▸ What you are asked to do: Begin at the first line and end at the line containing "density per metre.". Extract exactly those lines.

▸ Provided material:
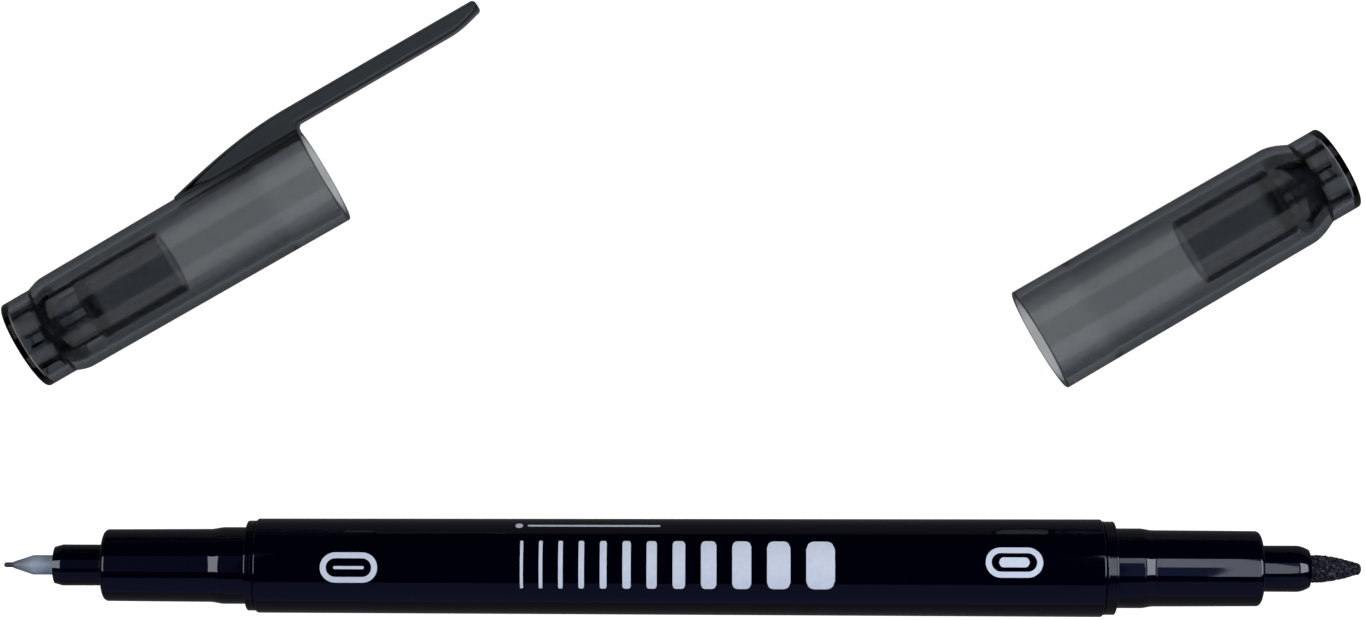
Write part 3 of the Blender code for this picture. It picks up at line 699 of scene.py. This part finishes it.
# ---------------------------------------------------------------------------------------------
# Inner caps. Each cap holds a clearer smoky cup that seals the nose. A post with crossed ribs
# joins it to a hollow collar, which follows the cap's shoulder, and runs on through the neck.
# ---------------------------------------------------------------------------------------------
CAP_LENGTH = 35.3 * MM
CAP_WALL = 0.8 * MM
MOUTH_STEP = 0.12 * MM
MOUTH_DEPTH = 5.6 * MM
STEP_LENGTH = 1.3 * MM
NECK_LENGTH = 3.3 * MM
END_WALL = 0.5 * MM
RIB_HALF = 0.45 * MM
INNER_FLOOR = 0.9 * MM
COLLAR_RISE, COLLAR_WALL = 0.5 * MM, 0.8 * MM
POST_RADIUS = 1.1 * MM
TIP_ROOM, NOSE_ROOM = 0.8 * MM, 0.1 * MM
INNER_LIP, FLOOR_ROUND = 0.15 * MM, 0.4 * MM
RIB_BEVEL, RIB_DRAW = 0.1 * MM, 0.08 * MM
NECK_START = CAP_LENGTH - NECK_LENGTH
CAPS = {
    "clip_cap": dict(mouth=5.45 * MM, top=5.23 * MM, neck=4.77 * MM, shoulder=1.8 * MM,
                     inner=3.48 * MM, inner_mouth=17.9 * MM, nose=2.1 * MM, tip=FINE_TIP),
    "plain_cap": dict(mouth=5.64 * MM, top=5.48 * MM, neck=4.56 * MM, shoulder=2.9 * MM,
                      inner=3.67 * MM, inner_mouth=17.8 * MM, nose=2.37 * MM, tip=BULLET_TIP)}
end_faces = {mount["name"]: mount for mount in frame["record"]["mounts"]}
for name, cap in CAPS.items():
    face = end_faces[name + "_end_face"]
    forward = Vector(face["axis"]).normalized()
    cap["frame"] = end_frame(Vector(face["pos_m"]) - forward * CAP_LENGTH, forward)
    cap["shoulder_start"] = NECK_START - cap["shoulder"]


def shoulder_curve(cap, wall):
    """From the neck to the side: the radius grows with a quarter of a sine of the way down."""
    share = np.linspace(0, 1, 17)
    neck, side = cap["neck"] - wall, cap["top"] - wall
    return np.column_stack([neck + (side - neck) * np.sin(np.pi / 2 * share),
                            NECK_START - cap["shoulder"] * share])


def smoky(name, bending, tint, painted_edge_shade, density, gloss):
    """Clear plastic that bends light by an index, grey in its depth by a density per metre.

    Each face adds a tint, which turns to a painted edge shade where the face is seen edge on; this
    darkening towards the edges is painted shade, not a colour of the plastic.
    """
    material, tree, shader = new_material(name)
    set_sockets(shader, IOR=bending, Transmission_Weight=1.0)
    # Painted shade: the facing of each face darkens its base colour towards the painted edge shade
    # where it is seen edge on.
    rim = new_node(tree, "LayerWeight", Blend=0.5)
    tree.links.new(colour_by(tree, rim.outputs["Facing"], tint, painted_edge_shade, 0.1, 0.55),
                   shader.inputs["Base Color"])
    lay_gloss(tree, shader, 0.002 * MM, Gloss=gloss, Scuffing=0.06, Ripple=300.0)
    depth = new_node(tree, "VolumeAbsorption", Color=(0.0, 0.04, 0.08, 1), Density=density)
    tree.links.new(depth.outputs["Volume"], tree.nodes["Material Output"].inputs["Volume"])
    return material


# The second colour of each is the painted edge shade, which darkens the caps' edges as painted
# shade.
smoky_inner = smoky("smoky_inner_cap", 1.33, (0.88, 0.89, 0.92), (0.6, 0.62, 0.66), 400.0, 0.1)
smoky_shell = smoky("smoky_cap_shell", 1.47, (0.75, 0.755, 0.76), (0.2, 0.205, 0.215), 830.0, 0.04)


def bar_points(stations, half_width, low, high, low_corner, high_corner):
    """A bar carried along its stations, its section a rectangle with round corners.

    A section's points are (x, y) = (sx (w - c) + c cos a, m + sy (h - c) + c sin a), where w is
    half its width, h half its height, m its middle, c the corner's radius and (sx, sy) the
    signs of the corner. Both ends are drawn in to a point on the middle line.
    """
    turn = np.radians(np.linspace(0, 360, 25)[:-1].reshape(4, 6) + np.linspace(0, 75 / 6, 6))
    sign = np.array([(1, 1), (-1, 1), (-1, -1), (1, -1)])
    angle, sx, sy = turn.ravel(), np.repeat(sign[:, 0], 6), np.repeat(sign[:, 1], 6)
    largest = (np.minimum(half_width, (high - low) / 2) * 0.98)[:, None]
    size = np.minimum(np.where(sy > 0, high_corner, low_corner), largest)
    middle, half = ((high + low) / 2)[:, None], ((high - low) / 2)[:, None]
    across = sx * (half_width[:, None] - size) + size * np.cos(angle)
    up = middle + sy * (half - size) + size * np.sin(angle)
    points = np.stack([across, up, stations[:, None] + 0 * up], -1)
    ends = np.stack([0 * middle, middle, stations[:, None]], -1) + 0 * points
    return np.concatenate([ends[:1], points, ends[-1:]])


def union(piece, *guides):
    """The meshes of the pieces joined into one closed mesh; the guides are used up."""
    for guide in guides:
        step = piece.modifiers.new("join", "BOOLEAN")
        step.operation = "UNION"
        step.solver = "EXACT"
        step.object = guide
    bpy.context.view_layer.update()
    joined = bpy.data.meshes.new_from_object(
        piece.evaluated_get(bpy.context.evaluated_depsgraph_get()))
    name = piece.name
    for item in (piece, *guides):
        bpy.data.objects.remove(item)
    joined.name = name
    joined.shade_smooth()
    joined.set_sharp_from_angle(angle=math.radians(40))
    return joined


for name, cap in CAPS.items():
    shell_inside = CAP_WALL + MOUTH_STEP + FIT_GAP
    bore = cap["nose"] + NOSE_ROOM
    floor = cap["tip"] + TIP_ROOM
    cup_end = floor + INNER_FLOOR
    collar_end = NECK_START + COLLAR_RISE
    post_end = CAP_LENGTH - END_WALL - SEAT_GAP
    collar_floor = collar_end - COLLAR_WALL
    lip = INNER_LIP
    neck, skirt = cap["neck"] - shell_inside, cap["top"] - shell_inside
    outline = np.vstack([
        [(0.0, post_end), (POST_RADIUS, post_end), (POST_RADIUS, collar_end)],
        arc(neck - lip, collar_end - lip, lip, 90, 0, 4), shoulder_curve(cap, shell_inside),
        [(skirt - COLLAR_WALL, cap["shoulder_start"]), (neck - COLLAR_WALL, collar_floor),
         (POST_RADIUS, collar_floor), (POST_RADIUS, cup_end)],
        arc(cap["inner"] - lip, cup_end - lip, lip, 90, 0, 4),
        arc(cap["inner"] - lip, cap["inner_mouth"] + lip, lip, 0, -90, 4),
        arc(bore + lip, cap["inner_mouth"] + lip, lip, -90, -180, 4),
        arc(bore - FLOOR_ROUND, floor - FLOOR_ROUND, FLOOR_ROUND, 0, 90, 5), [(0.0, floor)]])
    cup_name = name + "_cup"
    cup = placed(cup_name, turned(cup_name, outline, False, cap["frame"], sides=128))
    rib_start, rib_end = cup_end - INNER_FLOOR / 2, post_end - SEAT_GAP
    stations = np.array([rib_start, rib_end - RIB_BEVEL, rib_end])
    draw = np.array([0.0, 0.0, RIB_DRAW])
    ribs = []
    for turn in (45, 135):
        points = bar_points(stations, neck - draw, draw - RIB_HALF, RIB_HALF - draw, RIB_BEVEL,
                            RIB_BEVEL)
        matrix = cap["frame"] @ Matrix.Rotation(math.radians(turn), 4, "Z")
        ribs.append(placed(f"{name}_rib_{turn}", grid_mesh("rib", points, False, True, matrix)))
    add_piece(name + "_inner_cup", union(cup, *ribs), smoky_inner, "smoky_plastic", name,
              name + "_inner_cap")

# ---------------------------------------------------------------------------------------------
# Cap shells. Smoky clear plastic cups, moulded in one shot: a neck at the closed end, a bulging
# shoulder, and a side that widens to the mouth. One shell carries the pocket clip on a fin; the
# clip bends where the blade leaves the fin, at the mouth.
# ---------------------------------------------------------------------------------------------
FIN_LENGTH = 14.3 * MM
CLIP_HALF = 2.0 * MM
CLIP_REACH = 22.2 * MM
CLIP_RAMP = 4.1 * MM
CLIP_INNER = 5.624 * MM
CLIP_OUTER = 7.474 * MM
CLIP_LIFT = 0.65 * MM
CLIP_CORNER, CLIP_INNER_CORNER = 0.25 * MM, 0.6 * MM
TIP_CURVE = 0.45 * MM
FILLET = 0.35 * MM
ROOT_SINK = 0.2 * MM
END_ROUND, MOUTH_LIP, MOUTH_LIP_INSIDE = 0.3 * MM, 0.2 * MM, 0.1 * MM


def side_radius(cap, height):
    """The shell's outer radius at a height between the mouth and the shoulder."""
    return cap["mouth"] + (cap["top"] - cap["mouth"]) * height / cap["shoulder_start"]


for name, cap in CAPS.items():
    edge, lip, inside = END_ROUND, MOUTH_LIP, MOUTH_LIP_INSIDE
    wall = CAP_WALL + MOUTH_STEP
    step_radius = side_radius(cap, MOUTH_DEPTH) - CAP_WALL
    step = np.linspace(0, 1, 9)
    outline = np.vstack([
        [(0.0, CAP_LENGTH)], arc(cap["neck"] - edge, CAP_LENGTH - edge, edge, 90, 0),
        shoulder_curve(cap, 0.0), arc(cap["mouth"] - lip, lip, lip, 0, -90),
        arc(cap["mouth"] - CAP_WALL + inside, inside, inside, -90, -180, 4),
        np.column_stack([step_radius - MOUTH_STEP * step**2 * (3 - 2 * step),
                         MOUTH_DEPTH + STEP_LENGTH * step]),
        shoulder_curve(cap, wall)[::-1],
        arc(cap["neck"] - wall - edge, CAP_LENGTH - END_WALL - edge, edge, 0, 90, 4),
        [(0.0, CAP_LENGTH - END_WALL)]])
    mesh = turned(name + "_cup_shell", outline, False, cap["frame"])
    if name == "plain_cap":
        add_piece("plain_cap_smoky_shell", mesh, smoky_shell, "smoky_plastic", name,
                  "plain_cap_shell")
        continue
    rise = np.linspace(0, 1, 33)
    drop = np.linspace(0, 90, 9)[1:]
    ramp = np.linspace(0, 1, 25)[1:]
    fin = FIN_LENGTH * (1 - rise)
    neck = -FILLET * np.sin(np.radians(drop))
    blade = -(CLIP_REACH - CLIP_RAMP) - (CLIP_RAMP - TIP_CURVE) * ramp
    nose = -CLIP_REACH + TIP_CURVE * (1 - np.sin(np.radians(drop)))
    stations = np.concatenate([fin, neck, [-(CLIP_REACH - CLIP_RAMP)], blade, nose])
    side = side_radius(cap, fin)
    root = cap["mouth"] - CAP_WALL + ROOT_SINK
    bend = TIP_CURVE * (1 - np.cos(np.radians(drop)))
    lift = CLIP_INNER + CLIP_LIFT * (1 - np.cos(np.pi / 2 * ramp))
    high = np.concatenate([side + (CLIP_OUTER - side) * np.sin(np.pi / 2 * rise),
                           CLIP_OUTER + 0 * neck, [CLIP_OUTER], CLIP_OUTER + 0 * ramp,
                           CLIP_OUTER - bend])
    low = np.concatenate([root + 0 * fin, CLIP_INNER - FILLET * (1 - np.sin(np.radians(drop))),
                          [CLIP_INNER], lift, CLIP_INNER + CLIP_LIFT + bend])
    half = np.concatenate([CLIP_HALF + 0 * fin, CLIP_HALF + 0 * neck, [CLIP_HALF],
                           CLIP_HALF + 0 * ramp, CLIP_HALF - bend])
    points = bar_points(stations, half, -high, -low, CLIP_CORNER, CLIP_INNER_CORNER)
    blade_mesh = grid_mesh("clip_blade", points, False, True, cap["frame"], sharp=30)
    clip = placed("clip_blade", blade_mesh)
    joined = union(placed("clip_cap_smoky_shell", mesh), clip)
    shell = add_piece("clip_cap_smoky_shell", joined, smoky_shell, "smoky_plastic", None,
                      "clip_cap_shell", "pocket_clip")
    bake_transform(shell)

▸ Reply to the exercise:
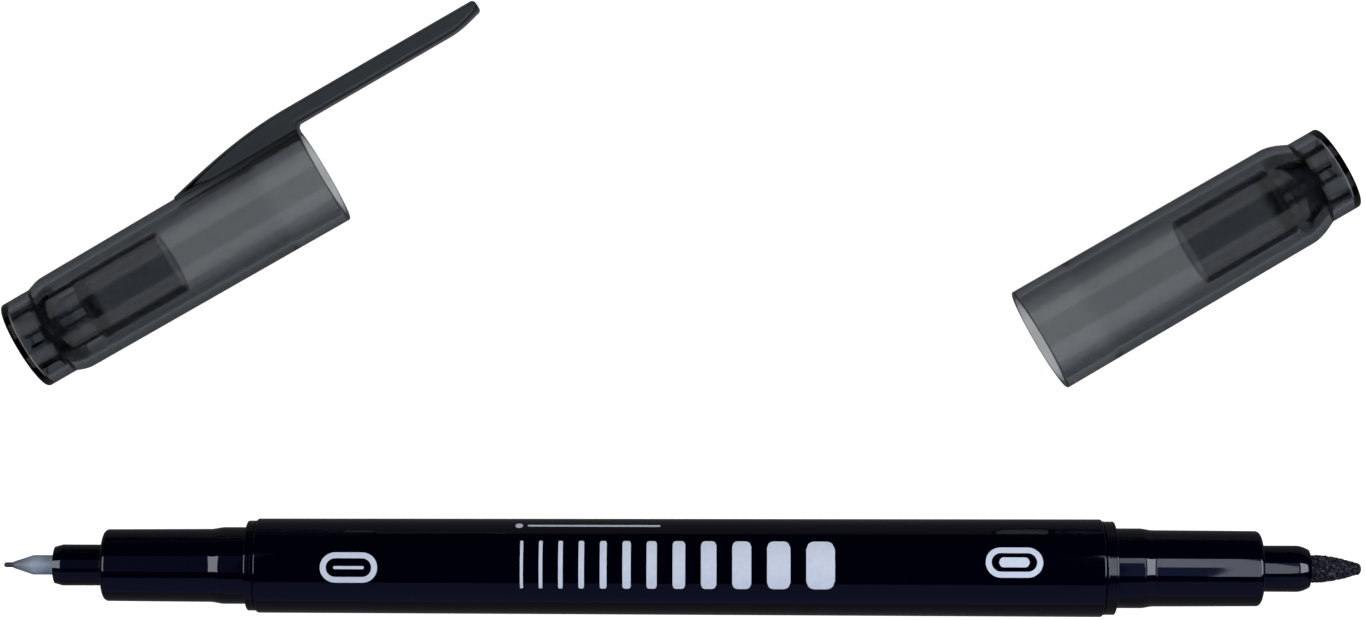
Write part 3 of the Blender code for this picture. It picks up at line 699 of scene.py. This part finishes it.
# ---------------------------------------------------------------------------------------------
# Inner caps. Each cap holds a clearer smoky cup that seals the nose. A post with crossed ribs
# joins it to a hollow collar, which follows the cap's shoulder, and runs on through the neck.
# ---------------------------------------------------------------------------------------------
CAP_LENGTH = 35.3 * MM
CAP_WALL = 0.8 * MM
MOUTH_STEP = 0.12 * MM
MOUTH_DEPTH = 5.6 * MM
STEP_LENGTH = 1.3 * MM
NECK_LENGTH = 3.3 * MM
END_WALL = 0.5 * MM
RIB_HALF = 0.45 * MM
INNER_FLOOR = 0.9 * MM
COLLAR_RISE, COLLAR_WALL = 0.5 * MM, 0.8 * MM
POST_RADIUS = 1.1 * MM
TIP_ROOM, NOSE_ROOM = 0.8 * MM, 0.1 * MM
INNER_LIP, FLOOR_ROUND = 0.15 * MM, 0.4 * MM
RIB_BEVEL, RIB_DRAW = 0.1 * MM, 0.08 * MM
NECK_START = CAP_LENGTH - NECK_LENGTH
CAPS = {
    "clip_cap": dict(mouth=5.45 * MM, top=5.23 * MM, neck=4.77 * MM, shoulder=1.8 * MM,
                     inner=3.48 * MM, inner_mouth=17.9 * MM, nose=2.1 * MM, tip=FINE_TIP),
    "plain_cap": dict(mouth=5.64 * MM, top=5.48 * MM, neck=4.56 * MM, shoulder=2.9 * MM,
                      inner=3.67 * MM, inner_mouth=17.8 * MM, nose=2.37 * MM, tip=BULLET_TIP)}
end_faces = {mount["name"]: mount for mount in frame["record"]["mounts"]}
for name, cap in CAPS.items():
    face = end_faces[name + "_end_face"]
    forward = Vector(face["axis"]).normalized()
    cap["frame"] = end_frame(Vector(face["pos_m"]) - forward * CAP_LENGTH, forward)
    cap["shoulder_start"] = NECK_START - cap["shoulder"]


def shoulder_curve(cap, wall):
    """From the neck to the side: the radius grows with a quarter of a sine of the way down."""
    share = np.linspace(0, 1, 17)
    neck, side = cap["neck"] - wall, cap["top"] - wall
    return np.column_stack([neck + (side - neck) * np.sin(np.pi / 2 * share),
                            NECK_START - cap["shoulder"] * share])


def smoky(name, bending, tint, painted_edge_shade, density, gloss):
    """Clear plastic that bends light by an index, grey in its depth by a density per metre.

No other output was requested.